Quelques épisodes douloureux… qui ont marqué sa mémoire à jamais
« J’ai eu beaucoup de chance dans mon malheur mais il y a une image qui a hanté mes nuits pendant de longues années et encore aujourd’hui je ne peux pas écouter la Marseillaise sans penser à ces pauvres jeunes »…

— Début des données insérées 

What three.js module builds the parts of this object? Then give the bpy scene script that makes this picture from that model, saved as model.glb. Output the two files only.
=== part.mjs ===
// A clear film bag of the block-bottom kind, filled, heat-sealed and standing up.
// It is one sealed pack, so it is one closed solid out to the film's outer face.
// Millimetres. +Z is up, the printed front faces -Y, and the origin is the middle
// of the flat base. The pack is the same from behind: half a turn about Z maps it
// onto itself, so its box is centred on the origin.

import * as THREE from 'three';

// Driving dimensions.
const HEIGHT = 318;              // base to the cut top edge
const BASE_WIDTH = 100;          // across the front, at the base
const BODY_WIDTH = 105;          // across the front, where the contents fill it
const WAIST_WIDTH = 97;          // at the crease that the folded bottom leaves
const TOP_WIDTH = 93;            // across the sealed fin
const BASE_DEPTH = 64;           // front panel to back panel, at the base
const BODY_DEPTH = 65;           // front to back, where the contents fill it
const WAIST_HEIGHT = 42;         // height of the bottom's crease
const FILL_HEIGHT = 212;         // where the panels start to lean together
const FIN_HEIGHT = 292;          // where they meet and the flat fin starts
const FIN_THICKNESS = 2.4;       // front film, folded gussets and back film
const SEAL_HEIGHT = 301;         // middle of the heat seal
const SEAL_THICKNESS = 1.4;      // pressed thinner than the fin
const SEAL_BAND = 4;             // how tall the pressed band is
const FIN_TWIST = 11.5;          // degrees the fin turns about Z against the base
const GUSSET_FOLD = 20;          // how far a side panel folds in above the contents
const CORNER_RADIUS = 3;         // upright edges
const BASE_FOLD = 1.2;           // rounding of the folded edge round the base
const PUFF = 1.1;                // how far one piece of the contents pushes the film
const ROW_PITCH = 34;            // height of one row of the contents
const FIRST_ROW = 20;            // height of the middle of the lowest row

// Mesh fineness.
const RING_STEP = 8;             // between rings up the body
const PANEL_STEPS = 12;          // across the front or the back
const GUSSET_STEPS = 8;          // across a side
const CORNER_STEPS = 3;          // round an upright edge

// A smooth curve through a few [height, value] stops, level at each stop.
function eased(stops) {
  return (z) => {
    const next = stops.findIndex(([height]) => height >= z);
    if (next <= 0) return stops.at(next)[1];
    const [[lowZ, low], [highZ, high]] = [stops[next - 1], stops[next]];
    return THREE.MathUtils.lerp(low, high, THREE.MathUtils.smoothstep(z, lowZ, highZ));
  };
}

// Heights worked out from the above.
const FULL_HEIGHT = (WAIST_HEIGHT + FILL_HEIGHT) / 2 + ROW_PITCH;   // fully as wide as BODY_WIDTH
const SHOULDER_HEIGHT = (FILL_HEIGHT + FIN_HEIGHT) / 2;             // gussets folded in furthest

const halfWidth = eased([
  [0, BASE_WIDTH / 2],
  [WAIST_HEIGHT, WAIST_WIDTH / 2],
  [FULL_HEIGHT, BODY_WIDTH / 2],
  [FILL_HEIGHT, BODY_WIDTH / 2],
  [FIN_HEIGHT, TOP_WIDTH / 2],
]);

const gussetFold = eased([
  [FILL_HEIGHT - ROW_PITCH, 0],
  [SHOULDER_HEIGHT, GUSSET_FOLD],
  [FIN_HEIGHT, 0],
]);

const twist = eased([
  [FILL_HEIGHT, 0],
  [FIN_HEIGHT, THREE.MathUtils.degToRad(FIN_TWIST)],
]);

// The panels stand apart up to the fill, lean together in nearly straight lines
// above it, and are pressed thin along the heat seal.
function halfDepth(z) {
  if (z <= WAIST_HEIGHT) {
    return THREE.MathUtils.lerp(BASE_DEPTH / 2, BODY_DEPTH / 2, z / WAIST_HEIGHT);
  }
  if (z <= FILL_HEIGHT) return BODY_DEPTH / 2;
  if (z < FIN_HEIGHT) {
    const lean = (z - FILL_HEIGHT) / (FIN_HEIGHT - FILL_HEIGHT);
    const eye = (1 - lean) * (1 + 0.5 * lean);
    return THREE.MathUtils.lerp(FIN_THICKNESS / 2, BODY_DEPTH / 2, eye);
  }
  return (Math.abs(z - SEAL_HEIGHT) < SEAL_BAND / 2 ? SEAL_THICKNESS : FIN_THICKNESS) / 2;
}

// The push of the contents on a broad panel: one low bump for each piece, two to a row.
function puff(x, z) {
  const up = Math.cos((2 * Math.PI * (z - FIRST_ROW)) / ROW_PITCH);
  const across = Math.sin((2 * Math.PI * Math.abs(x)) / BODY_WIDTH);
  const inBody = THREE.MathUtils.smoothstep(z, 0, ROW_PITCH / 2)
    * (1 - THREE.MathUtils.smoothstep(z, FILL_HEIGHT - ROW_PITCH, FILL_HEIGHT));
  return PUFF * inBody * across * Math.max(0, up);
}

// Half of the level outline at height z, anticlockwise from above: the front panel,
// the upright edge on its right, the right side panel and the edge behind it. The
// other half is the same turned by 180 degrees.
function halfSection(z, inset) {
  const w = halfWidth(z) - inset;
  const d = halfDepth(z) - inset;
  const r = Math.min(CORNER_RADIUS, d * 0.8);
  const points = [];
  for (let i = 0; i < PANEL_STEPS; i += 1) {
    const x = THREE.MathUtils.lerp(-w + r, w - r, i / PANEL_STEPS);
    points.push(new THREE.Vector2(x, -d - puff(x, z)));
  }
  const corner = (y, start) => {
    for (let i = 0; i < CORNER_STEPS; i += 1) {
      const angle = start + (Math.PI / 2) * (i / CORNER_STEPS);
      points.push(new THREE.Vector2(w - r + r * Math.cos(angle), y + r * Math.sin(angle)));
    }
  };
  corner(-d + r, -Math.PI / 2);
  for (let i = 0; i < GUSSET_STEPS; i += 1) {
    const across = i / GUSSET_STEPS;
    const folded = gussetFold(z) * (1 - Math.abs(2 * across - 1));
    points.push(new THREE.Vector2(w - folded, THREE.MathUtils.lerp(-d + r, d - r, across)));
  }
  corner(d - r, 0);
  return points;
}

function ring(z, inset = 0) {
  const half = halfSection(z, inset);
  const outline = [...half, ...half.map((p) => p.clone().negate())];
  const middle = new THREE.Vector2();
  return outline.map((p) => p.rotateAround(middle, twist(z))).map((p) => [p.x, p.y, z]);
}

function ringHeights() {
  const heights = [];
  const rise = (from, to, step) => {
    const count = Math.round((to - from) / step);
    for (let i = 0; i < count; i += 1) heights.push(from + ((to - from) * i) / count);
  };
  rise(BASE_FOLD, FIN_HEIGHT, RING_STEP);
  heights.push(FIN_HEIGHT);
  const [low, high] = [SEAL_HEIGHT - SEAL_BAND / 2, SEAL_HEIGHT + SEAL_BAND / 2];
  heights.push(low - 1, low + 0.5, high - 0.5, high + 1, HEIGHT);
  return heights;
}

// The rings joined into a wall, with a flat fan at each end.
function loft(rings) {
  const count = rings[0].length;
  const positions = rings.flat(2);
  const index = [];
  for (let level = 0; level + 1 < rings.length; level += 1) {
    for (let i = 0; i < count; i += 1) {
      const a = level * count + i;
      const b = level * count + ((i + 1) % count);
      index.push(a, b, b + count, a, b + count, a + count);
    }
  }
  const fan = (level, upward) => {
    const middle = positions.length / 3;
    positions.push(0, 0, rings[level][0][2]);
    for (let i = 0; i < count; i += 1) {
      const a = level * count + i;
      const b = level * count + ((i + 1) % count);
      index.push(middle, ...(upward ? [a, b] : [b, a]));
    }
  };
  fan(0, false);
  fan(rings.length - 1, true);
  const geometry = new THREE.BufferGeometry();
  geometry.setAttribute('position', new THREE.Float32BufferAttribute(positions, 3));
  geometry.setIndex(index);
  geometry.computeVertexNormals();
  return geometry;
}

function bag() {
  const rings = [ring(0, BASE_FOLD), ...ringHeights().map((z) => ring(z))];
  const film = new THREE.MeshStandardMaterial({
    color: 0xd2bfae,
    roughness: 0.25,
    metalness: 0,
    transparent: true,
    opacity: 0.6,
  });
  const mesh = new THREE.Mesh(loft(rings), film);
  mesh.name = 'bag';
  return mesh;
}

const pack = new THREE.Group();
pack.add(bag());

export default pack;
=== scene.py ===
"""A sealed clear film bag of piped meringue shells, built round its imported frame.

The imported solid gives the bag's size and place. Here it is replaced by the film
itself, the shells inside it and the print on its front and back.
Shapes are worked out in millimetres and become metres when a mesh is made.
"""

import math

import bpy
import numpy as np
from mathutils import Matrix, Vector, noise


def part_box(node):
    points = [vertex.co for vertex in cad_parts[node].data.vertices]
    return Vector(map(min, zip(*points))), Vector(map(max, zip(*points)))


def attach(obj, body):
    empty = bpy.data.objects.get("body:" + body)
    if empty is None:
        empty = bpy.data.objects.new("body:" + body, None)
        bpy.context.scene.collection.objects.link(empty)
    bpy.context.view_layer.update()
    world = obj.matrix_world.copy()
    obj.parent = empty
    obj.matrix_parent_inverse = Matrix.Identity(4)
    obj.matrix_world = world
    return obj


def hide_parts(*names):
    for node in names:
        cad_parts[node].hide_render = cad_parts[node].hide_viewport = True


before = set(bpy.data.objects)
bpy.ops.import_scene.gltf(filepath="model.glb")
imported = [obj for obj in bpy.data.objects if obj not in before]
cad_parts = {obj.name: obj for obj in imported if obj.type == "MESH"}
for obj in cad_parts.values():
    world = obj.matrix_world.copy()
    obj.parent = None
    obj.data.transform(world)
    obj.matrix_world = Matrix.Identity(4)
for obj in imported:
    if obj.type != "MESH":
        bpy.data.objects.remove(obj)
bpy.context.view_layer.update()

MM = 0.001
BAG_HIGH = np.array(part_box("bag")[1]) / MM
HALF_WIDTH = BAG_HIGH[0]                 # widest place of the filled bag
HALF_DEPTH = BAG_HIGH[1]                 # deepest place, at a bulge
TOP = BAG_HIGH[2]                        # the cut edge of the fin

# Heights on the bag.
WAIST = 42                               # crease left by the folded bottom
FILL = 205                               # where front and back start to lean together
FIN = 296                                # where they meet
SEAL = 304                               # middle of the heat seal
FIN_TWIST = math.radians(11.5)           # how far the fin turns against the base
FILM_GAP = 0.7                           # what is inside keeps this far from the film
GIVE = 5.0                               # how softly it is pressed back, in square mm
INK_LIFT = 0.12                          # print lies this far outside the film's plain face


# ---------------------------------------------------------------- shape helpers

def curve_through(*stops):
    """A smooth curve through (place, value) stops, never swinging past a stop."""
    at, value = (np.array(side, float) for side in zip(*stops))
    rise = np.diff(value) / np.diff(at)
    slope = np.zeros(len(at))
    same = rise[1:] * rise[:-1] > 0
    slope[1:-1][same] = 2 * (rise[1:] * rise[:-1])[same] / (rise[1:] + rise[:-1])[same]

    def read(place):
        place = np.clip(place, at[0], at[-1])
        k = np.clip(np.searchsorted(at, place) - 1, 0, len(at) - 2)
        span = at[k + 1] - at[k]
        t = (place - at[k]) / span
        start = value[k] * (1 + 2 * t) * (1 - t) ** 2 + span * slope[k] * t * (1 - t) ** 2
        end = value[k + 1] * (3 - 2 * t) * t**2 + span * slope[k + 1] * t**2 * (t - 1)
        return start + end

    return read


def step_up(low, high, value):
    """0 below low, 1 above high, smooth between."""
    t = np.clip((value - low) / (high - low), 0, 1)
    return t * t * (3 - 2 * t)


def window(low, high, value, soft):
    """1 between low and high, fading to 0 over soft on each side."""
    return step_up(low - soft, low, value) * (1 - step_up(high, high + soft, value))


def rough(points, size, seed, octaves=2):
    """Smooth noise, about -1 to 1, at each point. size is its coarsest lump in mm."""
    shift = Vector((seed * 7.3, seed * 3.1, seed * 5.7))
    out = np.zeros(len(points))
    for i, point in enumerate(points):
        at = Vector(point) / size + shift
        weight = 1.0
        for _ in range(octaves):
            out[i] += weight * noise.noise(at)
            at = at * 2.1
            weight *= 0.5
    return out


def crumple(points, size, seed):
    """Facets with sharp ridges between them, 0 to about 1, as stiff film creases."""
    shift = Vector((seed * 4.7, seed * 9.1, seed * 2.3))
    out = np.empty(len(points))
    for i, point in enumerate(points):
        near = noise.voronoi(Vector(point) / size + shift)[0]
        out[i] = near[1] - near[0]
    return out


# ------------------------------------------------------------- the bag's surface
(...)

En effet, Jacqueline est en stage de droit à Poitiers lorsqu’elle voit trois camions bâchés entourés de sentinelles allemandes armées, emporter une trentaine de jeunes maquisards qui venaient d’être jugés et condamnés à mort. « Ils descendaient les marches du Palais de Justice sous les coups de bottes et de crosse des Allemands en chantant la Marseillaise pour montrer la fierté qu’ils avaient de défendre leur patrie. J’étais collée contre un mur avec un Allemand devant moi qui m’empêchait de bouger et je voyais ces jeunes hommes disparaître dans les camions tout en chantant. J’ai été très longtemps à ne pas pouvoir entendre la Marseillaise sans pleurer. L’impuissance est quelque chose d’horrible. Je les voyais qui nous regardaient, ces images m’ont hantée des nuits et des nuits. C’est pourquoi pour moi ce chant est sacré. »

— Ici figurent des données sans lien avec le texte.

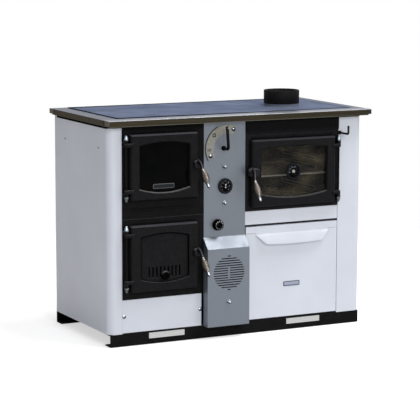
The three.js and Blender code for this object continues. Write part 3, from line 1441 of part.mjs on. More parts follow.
// Wood drawer: a folded front, its lip handle and the box behind.
const drawer = new THREE.Group();
stove.add(drawer);
const drawerX0 = frameLeft + drawerLeftGap;
const drawerX1 = frameRight;
function drawerFront() {
  const back = bodyFront + drawerFrontDepth;
  const tray = block(drawerX0, drawerX1, bodyFront, back, drawerBase, drawerTop);
  return tray.subtract(block(drawerX0 + sheet, drawerX1 - sheet, bodyFront + sheet, back + cutOver,
    drawerBase + sheet, drawerTop - sheet));
}
addPiece(drawer, 'drawer_front', drawerFront(), white);
function drawerHandle() {
  const [x0, x1] = [drawerX0 + lipLeft, drawerX1 - lipRight];
  const root = bodyFront - seat;
  const curve = new THREE.QuadraticBezierCurve(
    new THREE.Vector2(root, lipTop), new THREE.Vector2(root - lipReach, lipTop - lipDrop / 2),
    new THREE.Vector2(root - lipReach, lipTop - lipDrop));
  const front = curve.getPoints(lipSteps).map((p) => [p.x, p.y]);
  const back = front.map(([y, z]) => [Math.min(y + lipThickness, root), z]).reverse();
  const lip = plateX(outline([...front, ...back.slice(0, -1), [root, lipTop - lipThickness]]), x0, x1);
  const low = lipTop - lipDrop;
  const ends = outline([
    [x0, lipTop + cutOver], [x0, lipTop - 2 * lipThickness], [x0 + lipCorner, low - seat],
    [x1 - lipCorner, low - seat], [x1, lipTop - 2 * lipThickness], [x1, lipTop + cutOver],
  ]);
  return lip.intersect(plateY(ends, root - lipReach - cutOver, root + cutOver));
}
addPiece(drawer, 'drawer_handle', drawerHandle(), white);
function drawerBox() {
  const [x0, x1] = drawerBoxSpan();
  const y0 = bodyFront + drawerFrontDepth + seat;
  const [z0, z1] = [floorTop + seat, drawerTop - drawerBoxTopDrop];
  const w = drawerWall;
  const y1 = bodyBack - drawerBackGap;
  return block(x0, x1, y0, y1, z0, z1).subtract(
    block(x0 + w, x1 - w, y0 + w, y1 - w, z0 + w, z1 + cutOver));
}
addPiece(drawer, 'drawer_box', drawerBox(), galvanised);

// The origin is under the middle of the whole stove's box, on the floor.
const bounds = new THREE.Box3().setFromObject(stove);
const middle = bounds.getCenter(new THREE.Vector3());
stove.position.set(-middle.x, -middle.y, 0);
console.log(`box ${bounds.getSize(new THREE.Vector3()).toArray().map((v) => v.toFixed(2)).join(' x ')} mm`);
console.log(`the middle of the worktop is at x ${(-middle.x).toFixed(3)}, y ${(-middle.y).toFixed(3)}`);

export default stove;
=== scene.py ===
import json
import math

import bmesh
import bpy
import numpy as np
from mathutils import Matrix, Vector


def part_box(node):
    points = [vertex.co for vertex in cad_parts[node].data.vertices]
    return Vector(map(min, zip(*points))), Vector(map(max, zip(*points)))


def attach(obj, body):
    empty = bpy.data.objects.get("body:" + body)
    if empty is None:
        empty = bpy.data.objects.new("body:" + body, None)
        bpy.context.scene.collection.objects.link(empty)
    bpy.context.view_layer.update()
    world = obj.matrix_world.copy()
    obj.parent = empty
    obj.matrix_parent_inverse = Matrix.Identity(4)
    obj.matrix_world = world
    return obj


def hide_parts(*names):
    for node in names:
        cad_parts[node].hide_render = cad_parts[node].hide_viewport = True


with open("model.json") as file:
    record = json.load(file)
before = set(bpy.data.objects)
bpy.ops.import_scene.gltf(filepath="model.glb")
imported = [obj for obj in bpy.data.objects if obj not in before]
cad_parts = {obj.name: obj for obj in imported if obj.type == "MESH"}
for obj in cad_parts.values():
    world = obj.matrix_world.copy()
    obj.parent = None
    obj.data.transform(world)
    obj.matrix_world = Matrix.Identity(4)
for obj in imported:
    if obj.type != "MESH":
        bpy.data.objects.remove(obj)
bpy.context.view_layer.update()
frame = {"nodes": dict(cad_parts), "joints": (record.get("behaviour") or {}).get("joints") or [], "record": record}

mm = 0.001  # shapes are worked out in millimetres and stored in metres
tau = 2 * math.pi
depthShift = 28.757  # the worktop's middle lies this far behind the frame's origin
rightWay, backWay, upWay = np.eye(3)
frontWay = np.array([0, -1.0, 0])


# Small helpers

def boxOf(name):
    # lowest and highest corner of a CAD node, in millimetres
    return np.array(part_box(name)) / mm


def pivotOf(joint):
    # a joint's place, in millimetres
    return np.array(next(j["pos_m"] for j in frame["joints"] if j["name"] == joint)) / mm


def onFront(node, x, z, behind=0.0):
    # a point on a CAD node's front, or behind it, at the frame's x and z
    return np.array([x, boxOf(node)[0][1] + behind, z])


def disc(radius, low, high, crown=0.0):
    # profile of a flat disc from one height to another, its middle higher by crown
    return [(0, low), (radius, low), (radius, high), (0, high + crown)]


def unit(vectors):
    # vectors brought to length 1
    return vectors / np.linalg.norm(vectors, axis=-1, keepdims=True)


def angles(around, start=0.0):
    # even steps of one full turn
    return (np.arange(around) + start) / around * tau


def clockWay(degrees):
    # directions on the front at clock angles, from straight up
    a = np.radians(degrees)
    return np.stack([np.sin(a), 0 * a, np.cos(a)], -1)


def newObject(name, data):
    thing = bpy.data.objects.new(name, data)
    bpy.context.scene.collection.objects.link(thing)
    return thing


# Surfaces on a grid of two parameters

def wrapGrid(rows, closed=False):
    # rows of points round a shape; quads join each row to the next, and closed joins the last to the first
    count, around = rows.shape[:2]
    index = np.arange(count * around).reshape(count, around)
    near = index if closed else index[:-1]
    far = np.roll(index, -1, 0) if closed else index[1:]
    quads = np.stack([near, np.roll(near, -1, 1), np.roll(far, -1, 1), far], -1)
    return rows.reshape(-1, 3), quads.reshape(-1, 4)


def crossAxes(axis):
    # the axis as a unit direction, and two more square to it
    axis = unit(np.array(axis, float))
    side = unit(np.cross(axis, rightWay if abs(axis[0]) < 0.9 else upWay))
    return axis, side, np.cross(axis, side)


def turned(profile, centre, axis=frontWay, around=48, closed=False):
    # point = centre + r (cos t side + sin t over) + h axis, for each (r, h) of the profile and t all round
    axis, side, over = crossAxes(axis)
    t = angles(around)[:, None]
    r, h = np.array(profile, float).T[:, :, None, None]
    return wrapGrid(centre + r * (np.cos(t) * side + np.sin(t) * over) + h * axis, closed)


def faceTurned(centre, radius, height):
    # point = centre + (radius cos t, -height, radius sin t), where the radius of each row may change with t
    t = angles(radius.shape[1])
    rows = np.stack([radius * np.cos(t), 0 * radius - height, radius * np.sin(t)], -1)
    return wrapGrid(centre + rows)


def tube(path, sides, radius, around=16, flat=1.0):
    # ring = path + r (flat cos t across + sin t over), where across is sides made square to the path; the
    # ends close to points
    tangent = unit(np.gradient(path, axis=0))
    sides = np.broadcast_to(sides, path.shape)
    across = unit(sides - (sides * tangent).sum(-1, keepdims=True) * tangent)[:, None]
    over = np.cross(tangent[:, None], across)
    t = angles(around)[:, None]
    radius, flat = (np.broadcast_to(v, len(path))[:, None, None] for v in (radius, flat))
    rings = path[:, None] + radius * (flat * np.cos(t) * across + np.sin(t) * over)
    ends = np.repeat(path[[0, -1], None], around, 1)
    return wrapGrid(np.concatenate([ends[:1], rings, ends[1:]]))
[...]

En 1945, Jacqueline Dervieux part en Allemagne comme militaire avec son mari. Plus tard elle revint à La Roche-sur-Yon pour exercer toute sa carrière professionnelle au sein de la Préfecture. Maman de deux filles, elle est aujourd’hui grand-mère et arrière-grand-mère et coule une vie paisible bien méritée à La Flotte depuis qu’elle y est revenue définitivement pour sa retraite en 1984. Son témoignage force le respect et l’admiration et permet de laisser une trace auprès des futures générations. Avant de clore notre entretien nous lui avons demandé ce qu’elle pensait du monde dans lequel nous vivons : « Je me pose beaucoup de questions. S’il nous arrivait une chose pareille, que feraient tous ces « contre tout » ? Je suis effarée. J’ai vu détruire et saccager le monument de l’Arc de Triomphe et les policiers ne pas riposter, j’en ai pleuré. J’ai connu une autre vie où le respect de notre pays et le drapeau bleu, blanc, rouge voulait dire quelque chose. » nous a-t-elle confié.